[Begin Material provided]

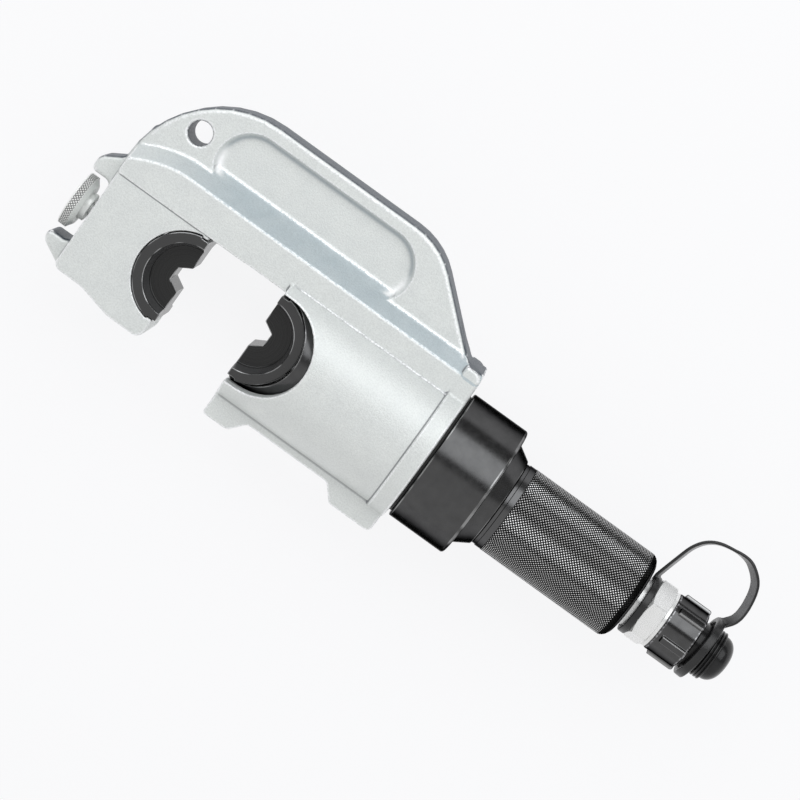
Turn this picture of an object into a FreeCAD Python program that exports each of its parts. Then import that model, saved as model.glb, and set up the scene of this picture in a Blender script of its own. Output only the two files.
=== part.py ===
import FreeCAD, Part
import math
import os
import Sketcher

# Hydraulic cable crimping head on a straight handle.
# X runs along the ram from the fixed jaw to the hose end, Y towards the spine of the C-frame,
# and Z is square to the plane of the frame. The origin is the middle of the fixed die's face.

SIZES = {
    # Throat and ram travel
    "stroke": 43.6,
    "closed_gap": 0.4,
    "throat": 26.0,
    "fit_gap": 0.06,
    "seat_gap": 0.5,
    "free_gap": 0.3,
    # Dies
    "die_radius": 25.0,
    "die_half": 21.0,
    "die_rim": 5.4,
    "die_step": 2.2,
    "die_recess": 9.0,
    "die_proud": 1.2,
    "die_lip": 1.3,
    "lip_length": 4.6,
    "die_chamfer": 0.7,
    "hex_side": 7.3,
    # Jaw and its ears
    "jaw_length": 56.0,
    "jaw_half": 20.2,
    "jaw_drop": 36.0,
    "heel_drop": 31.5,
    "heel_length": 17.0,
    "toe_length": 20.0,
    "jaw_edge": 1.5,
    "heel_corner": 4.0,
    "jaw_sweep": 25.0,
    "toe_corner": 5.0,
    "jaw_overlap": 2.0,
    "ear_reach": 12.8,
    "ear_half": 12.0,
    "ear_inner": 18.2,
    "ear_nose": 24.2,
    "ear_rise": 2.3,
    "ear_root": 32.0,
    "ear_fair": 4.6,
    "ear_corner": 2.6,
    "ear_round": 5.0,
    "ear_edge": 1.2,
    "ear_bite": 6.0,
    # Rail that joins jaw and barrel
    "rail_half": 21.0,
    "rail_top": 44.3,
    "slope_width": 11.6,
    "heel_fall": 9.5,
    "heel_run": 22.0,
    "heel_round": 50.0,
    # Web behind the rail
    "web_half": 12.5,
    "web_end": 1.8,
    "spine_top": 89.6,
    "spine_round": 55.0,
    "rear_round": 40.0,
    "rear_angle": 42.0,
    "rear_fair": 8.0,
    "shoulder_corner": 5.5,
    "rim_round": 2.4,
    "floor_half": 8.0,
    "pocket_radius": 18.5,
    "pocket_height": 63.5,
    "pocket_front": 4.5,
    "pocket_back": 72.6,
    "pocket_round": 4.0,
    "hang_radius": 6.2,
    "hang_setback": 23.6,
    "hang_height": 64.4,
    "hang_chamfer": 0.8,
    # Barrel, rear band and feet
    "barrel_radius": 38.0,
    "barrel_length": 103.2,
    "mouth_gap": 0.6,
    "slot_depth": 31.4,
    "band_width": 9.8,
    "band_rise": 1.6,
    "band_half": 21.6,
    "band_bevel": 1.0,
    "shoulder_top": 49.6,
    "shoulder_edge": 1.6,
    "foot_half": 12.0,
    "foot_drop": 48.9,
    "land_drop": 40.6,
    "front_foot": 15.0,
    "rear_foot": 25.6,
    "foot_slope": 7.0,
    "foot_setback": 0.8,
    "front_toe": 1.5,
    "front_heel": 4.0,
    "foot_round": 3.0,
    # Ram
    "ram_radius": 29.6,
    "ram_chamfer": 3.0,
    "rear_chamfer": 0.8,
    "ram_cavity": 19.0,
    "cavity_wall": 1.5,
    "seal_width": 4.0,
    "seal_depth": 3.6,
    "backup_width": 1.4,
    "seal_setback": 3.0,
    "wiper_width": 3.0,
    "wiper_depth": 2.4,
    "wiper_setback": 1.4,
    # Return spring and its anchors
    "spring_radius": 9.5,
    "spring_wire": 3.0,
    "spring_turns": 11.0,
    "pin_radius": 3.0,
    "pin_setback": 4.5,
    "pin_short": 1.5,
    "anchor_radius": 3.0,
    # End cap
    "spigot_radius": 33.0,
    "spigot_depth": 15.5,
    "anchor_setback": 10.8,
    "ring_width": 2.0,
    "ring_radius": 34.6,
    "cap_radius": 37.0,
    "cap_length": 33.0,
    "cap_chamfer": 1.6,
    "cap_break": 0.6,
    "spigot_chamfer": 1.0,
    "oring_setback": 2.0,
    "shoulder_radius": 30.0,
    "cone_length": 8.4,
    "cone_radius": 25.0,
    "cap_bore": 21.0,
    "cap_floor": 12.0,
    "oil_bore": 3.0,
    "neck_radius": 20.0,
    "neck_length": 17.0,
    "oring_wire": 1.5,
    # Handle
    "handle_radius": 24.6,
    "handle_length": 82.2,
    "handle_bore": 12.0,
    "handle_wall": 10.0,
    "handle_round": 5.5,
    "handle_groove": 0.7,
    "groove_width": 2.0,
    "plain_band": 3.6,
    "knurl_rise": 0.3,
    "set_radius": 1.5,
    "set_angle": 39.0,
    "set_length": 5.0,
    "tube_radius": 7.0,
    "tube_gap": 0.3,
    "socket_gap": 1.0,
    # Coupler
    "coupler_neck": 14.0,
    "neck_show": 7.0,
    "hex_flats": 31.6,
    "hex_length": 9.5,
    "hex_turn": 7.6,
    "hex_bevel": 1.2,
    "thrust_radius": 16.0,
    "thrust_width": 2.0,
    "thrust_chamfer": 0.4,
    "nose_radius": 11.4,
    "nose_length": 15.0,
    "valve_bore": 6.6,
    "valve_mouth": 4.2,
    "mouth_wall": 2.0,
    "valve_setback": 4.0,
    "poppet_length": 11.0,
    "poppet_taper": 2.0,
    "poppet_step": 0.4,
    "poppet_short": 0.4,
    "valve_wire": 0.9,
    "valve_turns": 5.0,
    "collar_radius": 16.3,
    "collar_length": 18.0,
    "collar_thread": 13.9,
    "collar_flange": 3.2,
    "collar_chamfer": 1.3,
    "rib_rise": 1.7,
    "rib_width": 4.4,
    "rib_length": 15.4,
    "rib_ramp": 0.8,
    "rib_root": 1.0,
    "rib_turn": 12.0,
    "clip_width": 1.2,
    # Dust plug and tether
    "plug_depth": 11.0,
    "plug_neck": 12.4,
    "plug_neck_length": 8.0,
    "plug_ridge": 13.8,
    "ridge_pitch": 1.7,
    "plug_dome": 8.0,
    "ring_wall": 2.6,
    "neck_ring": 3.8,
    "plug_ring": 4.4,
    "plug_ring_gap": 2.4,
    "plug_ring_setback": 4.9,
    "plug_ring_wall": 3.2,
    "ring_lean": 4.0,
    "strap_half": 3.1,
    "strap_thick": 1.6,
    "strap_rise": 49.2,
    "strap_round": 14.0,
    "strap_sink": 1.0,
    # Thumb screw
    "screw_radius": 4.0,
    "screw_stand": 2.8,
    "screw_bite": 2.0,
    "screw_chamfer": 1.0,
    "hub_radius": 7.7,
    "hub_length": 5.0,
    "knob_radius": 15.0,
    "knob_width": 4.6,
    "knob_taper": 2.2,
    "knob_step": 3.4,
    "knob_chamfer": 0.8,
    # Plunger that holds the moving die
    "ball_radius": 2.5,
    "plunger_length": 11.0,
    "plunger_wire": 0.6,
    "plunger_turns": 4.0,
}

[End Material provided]

Exercise details: Using the listing above, reproduce each line without omission.

Problem solution:
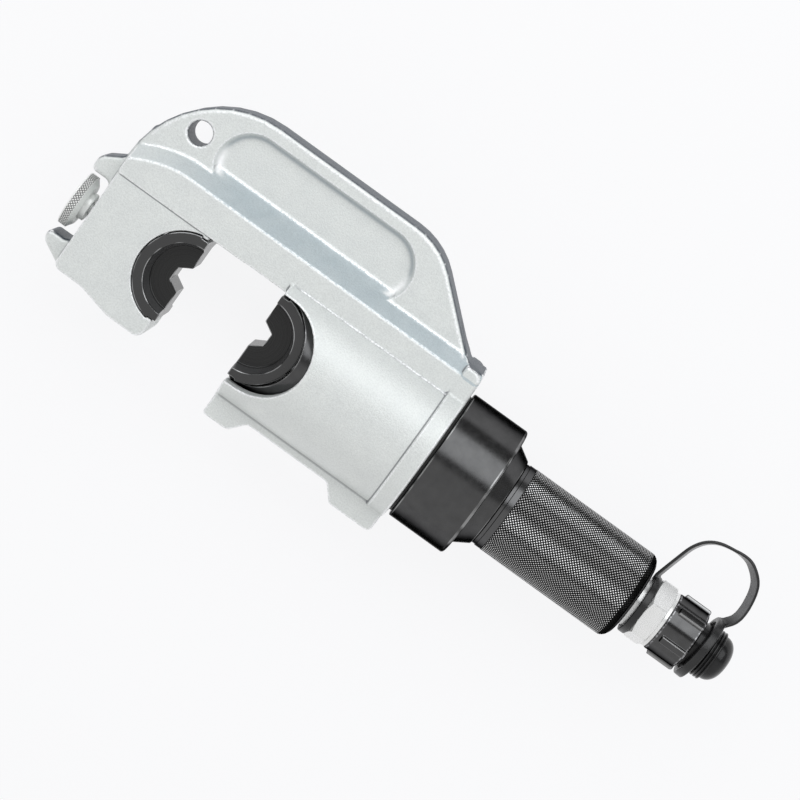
Turn this picture of an object into a FreeCAD Python program that exports each of its parts. Then import that model, saved as model.glb, and set up the scene of this picture in a Blender script of its own. Output only the two files.
=== part.py ===
import FreeCAD, Part
import math
import os
import Sketcher

# Hydraulic cable crimping head on a straight handle.
# X runs along the ram from the fixed jaw to the hose end, Y towards the spine of the C-frame,
# and Z is square to the plane of the frame. The origin is the middle of the fixed die's face.

SIZES = {
    # Throat and ram travel
    "stroke": 43.6,
    "closed_gap": 0.4,
    "throat": 26.0,
    "fit_gap": 0.06,
    "seat_gap": 0.5,
    "free_gap": 0.3,
    # Dies
    "die_radius": 25.0,
    "die_half": 21.0,
    "die_rim": 5.4,
    "die_step": 2.2,
    "die_recess": 9.0,
    "die_proud": 1.2,
    "die_lip": 1.3,
    "lip_length": 4.6,
    "die_chamfer": 0.7,
    "hex_side": 7.3,
    # Jaw and its ears
    "jaw_length": 56.0,
    "jaw_half": 20.2,
    "jaw_drop": 36.0,
    "heel_drop": 31.5,
    "heel_length": 17.0,
    "toe_length": 20.0,
    "jaw_edge": 1.5,
    "heel_corner": 4.0,
    "jaw_sweep": 25.0,
    "toe_corner": 5.0,
    "jaw_overlap": 2.0,
    "ear_reach": 12.8,
    "ear_half": 12.0,
    "ear_inner": 18.2,
    "ear_nose": 24.2,
    "ear_rise": 2.3,
    "ear_root": 32.0,
    "ear_fair": 4.6,
    "ear_corner": 2.6,
    "ear_round": 5.0,
    "ear_edge": 1.2,
    "ear_bite": 6.0,
    # Rail that joins jaw and barrel
    "rail_half": 21.0,
    "rail_top": 44.3,
    "slope_width": 11.6,
    "heel_fall": 9.5,
    "heel_run": 22.0,
    "heel_round": 50.0,
    # Web behind the rail
    "web_half": 12.5,
    "web_end": 1.8,
    "spine_top": 89.6,
    "spine_round": 55.0,
    "rear_round": 40.0,
    "rear_angle": 42.0,
    "rear_fair": 8.0,
    "shoulder_corner": 5.5,
    "rim_round": 2.4,
    "floor_half": 8.0,
    "pocket_radius": 18.5,
    "pocket_height": 63.5,
    "pocket_front": 4.5,
    "pocket_back": 72.6,
    "pocket_round": 4.0,
    "hang_radius": 6.2,
    "hang_setback": 23.6,
    "hang_height": 64.4,
    "hang_chamfer": 0.8,
    # Barrel, rear band and feet
    "barrel_radius": 38.0,
    "barrel_length": 103.2,
    "mouth_gap": 0.6,
    "slot_depth": 31.4,
    "band_width": 9.8,
    "band_rise": 1.6,
    "band_half": 21.6,
    "band_bevel": 1.0,
    "shoulder_top": 49.6,
    "shoulder_edge": 1.6,
    "foot_half": 12.0,
    "foot_drop": 48.9,
    "land_drop": 40.6,
    "front_foot": 15.0,
    "rear_foot": 25.6,
    "foot_slope": 7.0,
    "foot_setback": 0.8,
    "front_toe": 1.5,
    "front_heel": 4.0,
    "foot_round": 3.0,
    # Ram
    "ram_radius": 29.6,
    "ram_chamfer": 3.0,
    "rear_chamfer": 0.8,
    "ram_cavity": 19.0,
    "cavity_wall": 1.5,
    "seal_width": 4.0,
    "seal_depth": 3.6,
    "backup_width": 1.4,
    "seal_setback": 3.0,
    "wiper_width": 3.0,
    "wiper_depth": 2.4,
    "wiper_setback": 1.4,
    # Return spring and its anchors
    "spring_radius": 9.5,
    "spring_wire": 3.0,
    "spring_turns": 11.0,
    "pin_radius": 3.0,
    "pin_setback": 4.5,
    "pin_short": 1.5,
    "anchor_radius": 3.0,
    # End cap
    "spigot_radius": 33.0,
    "spigot_depth": 15.5,
    "anchor_setback": 10.8,
    "ring_width": 2.0,
    "ring_radius": 34.6,
    "cap_radius": 37.0,
    "cap_length": 33.0,
    "cap_chamfer": 1.6,
    "cap_break": 0.6,
    "spigot_chamfer": 1.0,
    "oring_setback": 2.0,
    "shoulder_radius": 30.0,
    "cone_length": 8.4,
    "cone_radius": 25.0,
    "cap_bore": 21.0,
    "cap_floor": 12.0,
    "oil_bore": 3.0,
    "neck_radius": 20.0,
    "neck_length": 17.0,
    "oring_wire": 1.5,
    # Handle
    "handle_radius": 24.6,
    "handle_length": 82.2,
    "handle_bore": 12.0,
    "handle_wall": 10.0,
    "handle_round": 5.5,
    "handle_groove": 0.7,
    "groove_width": 2.0,
    "plain_band": 3.6,
    "knurl_rise": 0.3,
    "set_radius": 1.5,
    "set_angle": 39.0,
    "set_length": 5.0,
    "tube_radius": 7.0,
    "tube_gap": 0.3,
    "socket_gap": 1.0,
    # Coupler
    "coupler_neck": 14.0,
    "neck_show": 7.0,
    "hex_flats": 31.6,
    "hex_length": 9.5,
    "hex_turn": 7.6,
    "hex_bevel": 1.2,
    "thrust_radius": 16.0,
    "thrust_width": 2.0,
    "thrust_chamfer": 0.4,
    "nose_radius": 11.4,
    "nose_length": 15.0,
    "valve_bore": 6.6,
    "valve_mouth": 4.2,
    "mouth_wall": 2.0,
    "valve_setback": 4.0,
    "poppet_length": 11.0,
    "poppet_taper": 2.0,
    "poppet_step": 0.4,
    "poppet_short": 0.4,
    "valve_wire": 0.9,
    "valve_turns": 5.0,
    "collar_radius": 16.3,
    "collar_length": 18.0,
    "collar_thread": 13.9,
    "collar_flange": 3.2,
    "collar_chamfer": 1.3,
    "rib_rise": 1.7,
    "rib_width": 4.4,
    "rib_length": 15.4,
    "rib_ramp": 0.8,
    "rib_root": 1.0,
    "rib_turn": 12.0,
    "clip_width": 1.2,
    # Dust plug and tether
    "plug_depth": 11.0,
    "plug_neck": 12.4,
    "plug_neck_length": 8.0,
    "plug_ridge": 13.8,
    "ridge_pitch": 1.7,
    "plug_dome": 8.0,
    "ring_wall": 2.6,
    "neck_ring": 3.8,
    "plug_ring": 4.4,
    "plug_ring_gap": 2.4,
    "plug_ring_setback": 4.9,
    "plug_ring_wall": 3.2,
    "ring_lean": 4.0,
    "strap_half": 3.1,
    "strap_thick": 1.6,
    "strap_rise": 49.2,
    "strap_round": 14.0,
    "strap_sink": 1.0,
    # Thumb screw
    "screw_radius": 4.0,
    "screw_stand": 2.8,
    "screw_bite": 2.0,
    "screw_chamfer": 1.0,
    "hub_radius": 7.7,
    "hub_length": 5.0,
    "knob_radius": 15.0,
    "knob_width": 4.6,
    "knob_taper": 2.2,
    "knob_step": 3.4,
    "knob_chamfer": 0.8,
    # Plunger that holds the moving die
    "ball_radius": 2.5,
    "plunger_length": 11.0,
    "plunger_wire": 0.6,
    "plunger_turns": 4.0,
}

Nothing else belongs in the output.